Meet Silicon Valley’s Russian Diplomat: Marianna Holman of the Darmina Group|
The pace of globalization is no new trend, but finding innovative ways to capture the needs that it brings is ever-challenging. Marianna Holman recently founded a training and consulting company, the Darmina Group, to enable Russian tech workers in the Silicon Valley to integrate more seamlessly into the culture of tech in California. Levo had the pleasure of sitting down with Marianna to discuss her decision to go into business for herself and to attack this wily niche market.
Your new company, Darmina, trains employees to be aware and responsive to cultural differences in their coworkers. What trends are Darmina responding to in the market? What problems is it fixing?
We’re responding to the rapid globalization of workforce in the IT sector. Modern workplace is becoming more global and culturally diverse, that is why contemporary businesses and leaders must display a keen ability to interact effectively with individuals of different cultures. Darmina Group designs and delivers consulting and training solutions designed to address intercultural issues and demonstrate how cultural diversity can be used as a tool to build successful organizations.
Cultural diversity is a business bottom line issue and managing it effectively should be a strategic goal for contemporary businesses. Darmina Group’s services help international managers and leaders– and even entire companies– to learn about cultural differences. This means fewer behavioral mistakes and misattributions that can both lead to dysfunctional relationships and cause poor organizational performance.
How did you come to the realization that this was a significant opportunity for you?
My experience in the fields of Leadership Development and Global Mobility demonstrated to me that culture influences most human activities. In the business world, culture is the reason behind the knee-jerk reaction that could affect the outcome of a project. This is when I saw that there is a significant opportunity and need for cultural education in the workplace.
To me, this movement in cultural diversity resembles the 1960′s movement of women entering the workforce and making the work place more gender diverse. Gender awareness and sexual harassment training became necessary to equip both genders for better collaboration. Today, sexual harassment training is mandatory in the state of California.
This is when I saw the opportunity for Darmina Group to design and deliver consulting and training solutions to improve collaboration with colleagues that hold different cultural values, assumptions & beliefs. My personal and professional experience as a bicultural Russian-American enabled me to quickly identify this opportunity and I draw on my successes and failures as we design tailored solutions for our clients.

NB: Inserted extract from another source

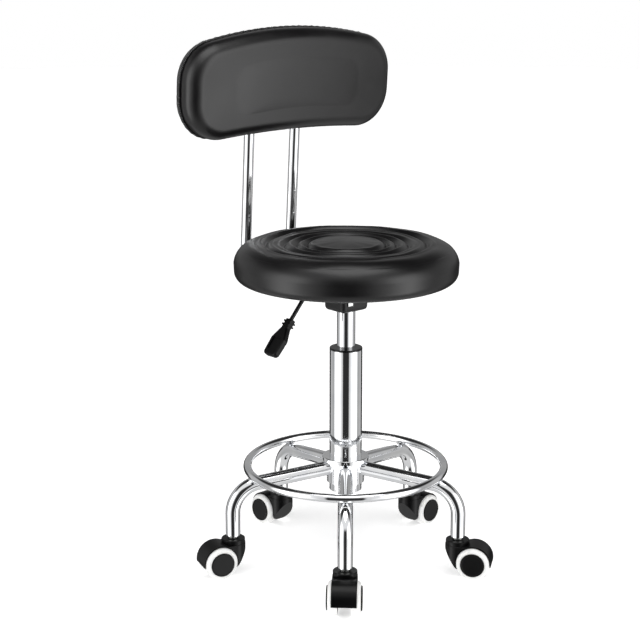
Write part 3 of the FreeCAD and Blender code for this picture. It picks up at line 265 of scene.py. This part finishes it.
# %% Metals
def chrome_finish():
    material, tree, shader = finish("bright_chrome", (0.84, 0.85, 0.86), 0.05, metallic=1.0)
    clouds = grain(tree, 26.0, 5.0)
    vary(tree, shader.inputs["Roughness"], clouds, 0.03, 0.09)
    shade(tree, shader.inputs["Base Color"], clouds, (0.80, 0.81, 0.83), (0.88, 0.885, 0.89))
    bump(tree, shader, [(grain(tree, 60.0, 2.0), 0.0002, 0.06),
                        (grain(tree, 2200.0, 2.0), 0.00002, 0.10)])
    return material


def metal_finish(name, colour, rough, grain_scale, stretch=None):
    """Plated or ground small steel parts."""
    dark = tuple(0.82 * c for c in colour)
    material, tree, shader = finish(name, colour, rough, metallic=1.0)
    scratches = grain(tree, grain_scale, 4.0, stretch=stretch)
    vary(tree, shader.inputs["Roughness"], scratches, rough * 0.7, rough * 1.35)
    shade(tree, shader.inputs["Base Color"], scratches, dark, colour)
    bump(tree, shader, [(scratches, 0.00005, 0.25)])
    return material


CHROME = chrome_finish()
ZINC = metal_finish("bright_zinc_plate", (0.80, 0.81, 0.80), 0.22, 500.0)
BEARING = metal_finish("ground_bearing_steel", (0.62, 0.62, 0.63), 0.18, 300.0, (1, 1, 12))
print("metals", CHROME.name, ZINC.name, BEARING.name)


# %% Plastics and paint
def black_finish(name, dark, light, rough, grain_scale, grain_depth, cloud_scale=9.0, **fixed):
    """Black plastic or paint: fine even grain, slow changes of gloss, a trace of dust."""
    material, tree, shader = finish(name, light, rough, **fixed)
    slow = grain(tree, cloud_scale, 4.0)
    fine = grain(tree, grain_scale, 2.0)
    vary(tree, shader.inputs["Roughness"], slow, rough * 0.85, rough * 1.2)
    shade(tree, shader.inputs["Base Color"], slow, dark, light)
    bump(tree, shader, [(grain(tree, 45.0, 2.0), 0.0004, 0.10), (fine, grain_depth, 0.35)])
    return material


PLASTIC = black_finish("black_moulded_nylon", (0.0014, 0.0014, 0.0016),
                       (0.0026, 0.0026, 0.0028), 0.30, 1900.0, 0.00006, Specular_IOR_Level=0.18)
HUB_CAP = black_finish("black_wheel_nylon", (0.0025, 0.0025, 0.0027),
                       (0.0045, 0.0045, 0.0048), 0.34, 2300.0, 0.00004, Specular_IOR_Level=0.20)
ACETAL = black_finish("black_acetal", (0.004, 0.004, 0.0045), (0.007, 0.007, 0.0075), 0.24, 1500.0,
                      0.00003, Specular_IOR_Level=0.30)
PAINT = black_finish("black_powder_coat", (0.005, 0.005, 0.0055), (0.009, 0.009, 0.0095), 0.32,
                     700.0, 0.00008, Specular_IOR_Level=0.30)


def tyre_finish():
    material, tree, shader = finish("white_polyurethane", (0.80, 0.80, 0.79), 0.42,
                                    Subsurface_Weight=0.06)
    shader.inputs["Subsurface Radius"].default_value = (0.002, 0.0018, 0.0015)
    scuff = grain(tree, 90.0, 6.0)
    vary(tree, shader.inputs["Roughness"], scuff, 0.34, 0.55)
    shade(tree, shader.inputs["Base Color"], scuff, (0.70, 0.70, 0.69), (0.83, 0.83, 0.82),
          0.2, 0.5)
    bump(tree, shader, [(grain(tree, 1400.0, 2.0), 0.00005, 0.25)])
    return material


def plywood_finish():
    material, tree, shader = finish("birch_plywood", (0.52, 0.37, 0.22), 0.6)
    veneer = grain(tree, 30.0, 6.0, stretch=(1, 9, 9))
    pores = grain(tree, 320.0, 3.0, stretch=(0.15, 3, 3))
    shade(tree, shader.inputs["Base Color"], veneer, (0.40, 0.27, 0.15), (0.60, 0.44, 0.28))
    vary(tree, shader.inputs["Roughness"], pores, 0.5, 0.75)
    bump(tree, shader, [(veneer, 0.0002, 0.2), (pores, 0.0001, 0.5)])
    return material


def foam_finish():
    material, tree, shader = finish("cut_foam", (0.70, 0.62, 0.36), 0.9)
    pores = grain(tree, 900.0, kind="ShaderNodeTexVoronoi")
    shade(tree, shader.inputs["Base Color"], pores, (0.52, 0.45, 0.24), (0.74, 0.66, 0.40),
          0.1, 0.6)
    bump(tree, shader, [(pores, 0.0006, 0.6)])
    return material


TYRE = tyre_finish()
BLACK_BOARD = black_finish("black_stained_plywood", (0.010, 0.010, 0.010), (0.018, 0.017, 0.016),
                           0.55, 260.0, 0.00015, cloud_scale=20.0)
PLYWOOD = plywood_finish()
FOAM = foam_finish()
print("plastics", PLASTIC.name, HUB_CAP.name, ACETAL.name, PAINT.name, TYRE.name)


# %% Leathercloth and thread
PEBBLE = 820.0


def leather_finish():
    """Coated cloth: small pebbles, slow changes in gloss, a soft grey bloom."""
    material, tree, shader = finish("black_leathercloth", (0.006, 0.0055, 0.006), 0.34,
                                    Specular_IOR_Level=0.45)
    pebbles = grain(tree, PEBBLE, kind="ShaderNodeTexVoronoi", feature="SMOOTH_F1")
    slow = grain(tree, 14.0, 5.0)
    shade(tree, shader.inputs["Base Color"], slow, (0.0022, 0.0020, 0.0023),
          (0.0040, 0.0037, 0.0040))
    vary(tree, shader.inputs["Roughness"], slow, 0.29, 0.38)
    bump(tree, shader, [(grain(tree, 75.0, 3.0), 0.0005, 0.10), (pebbles, 0.00016, 0.30)])
    return material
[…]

What’s the environment of Russian tech sector look like? Does Russia have its own Silicon Valley (maybe in the Urals?)– or do you believe that the future of Russian tech-skilled workers is in California?

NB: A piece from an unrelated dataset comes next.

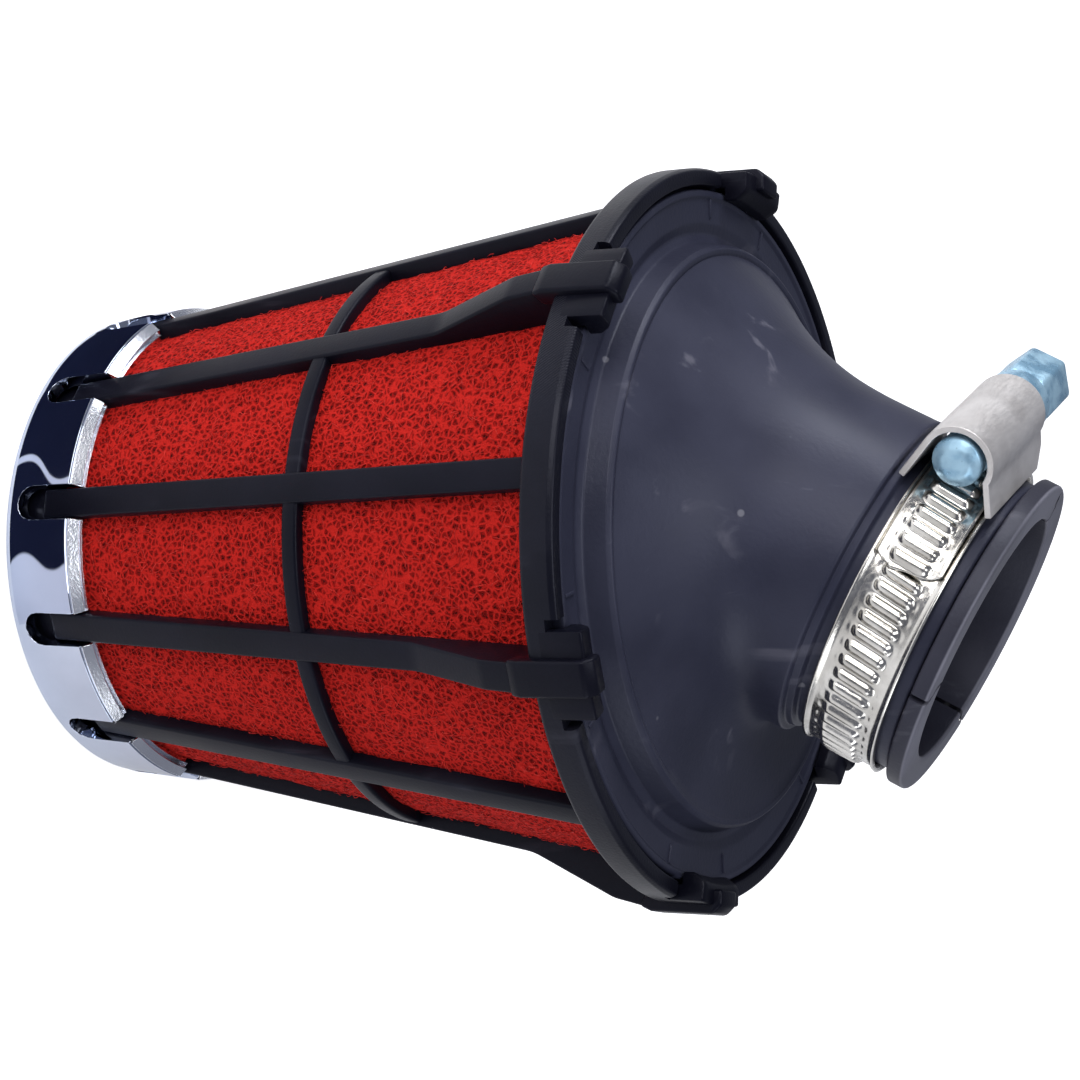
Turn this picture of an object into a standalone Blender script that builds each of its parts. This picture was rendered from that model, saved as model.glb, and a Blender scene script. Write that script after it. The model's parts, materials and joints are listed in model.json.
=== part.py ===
"""Cone air filter for a motorcycle carburettor: foam element in a ribbed cage, bent rubber neck, hose clamp.

Metres, +Z up. The filter stands on the flat end of its chrome cap, with the origin at the middle of that face.
The cage axis is Z. The neck leans towards +X, and its own axis crosses the cage axis at the neck pivot.
"""

import math

import bmesh
import bpy
from mathutils import Matrix, Vector

# Round steps, and the gap left between pieces that touch
round_steps = 48
corner_steps = 6
gap = 0.0003
merge_distance = 0.00001

# End cap
cap_depth = 0.0133
cap_base_step = 0.0017
cap_lip_proud = 0.00074525
cap_wall = 0.0013
cap_edge = 0.0020
slot_side_clearance = 0.0004
slot_end_clearance = 0.0031

# Cage: ribs
rib_count = 12
rib_turn = math.radians(2)
rib_width = 0.0040
rib_depth = 0.0034
rib_start = 0.0060
rib_small_radius = 0.0317
ring_step = 0.0028

# Cage: small ring inside the cap, middle hoop, large ring
small_ring_width = 0.0030
small_ring_wall = 0.0020
hoop_height = 0.0499
hoop_width = 0.0025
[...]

The Russian tech sector is certainly forming and developing rapidly. Recently Russia has decided that to stay competitive in the 21st century it must diversify and innovate. For decades, Russia has been relying on oil & gas industry and the Russian GDP has grown 72% in the last 9 years. That said, this growth could be mainly attributed to the price of oil per barrel, which has gone from $35 in 2000 to $87 in 2011 [numbers adjusted for inflation].
Russian government and businesses understand that relying on one sector of the economy is not sustainable and in order to maintain the desired economic growth the new tech sector and regional innovation hubs are being created. One of the more known ones is Skolkovo Innovation Center outside of Moscow. It was formed to “stimulate the development of break-through projects and technologies.” US firms such as IBM, Siemens, Intel and others have committed funds and other resources to enhance the R&D and innovation capabilities of the Skolkovo tech-hub.
Has what you’ve set up with your firm benefited women, particularly Russian women, in any way? How are you proactive about increasing the prevalence of women in STEM (Science, Technology, Engineering, and Mathematics) in Russia?
Darmina benefits any international women that are looking to become successful in the North American IT sector. Our services are designed to break down cross-cultural communication barriers and manage the success path more effectively. In China, 40% of engineers are women, and in Russia that number is around 20%. Darmina Group is just being proactive in bringing our solutions to their employers and increasing the cross-cultural competencies company-and industry-wide.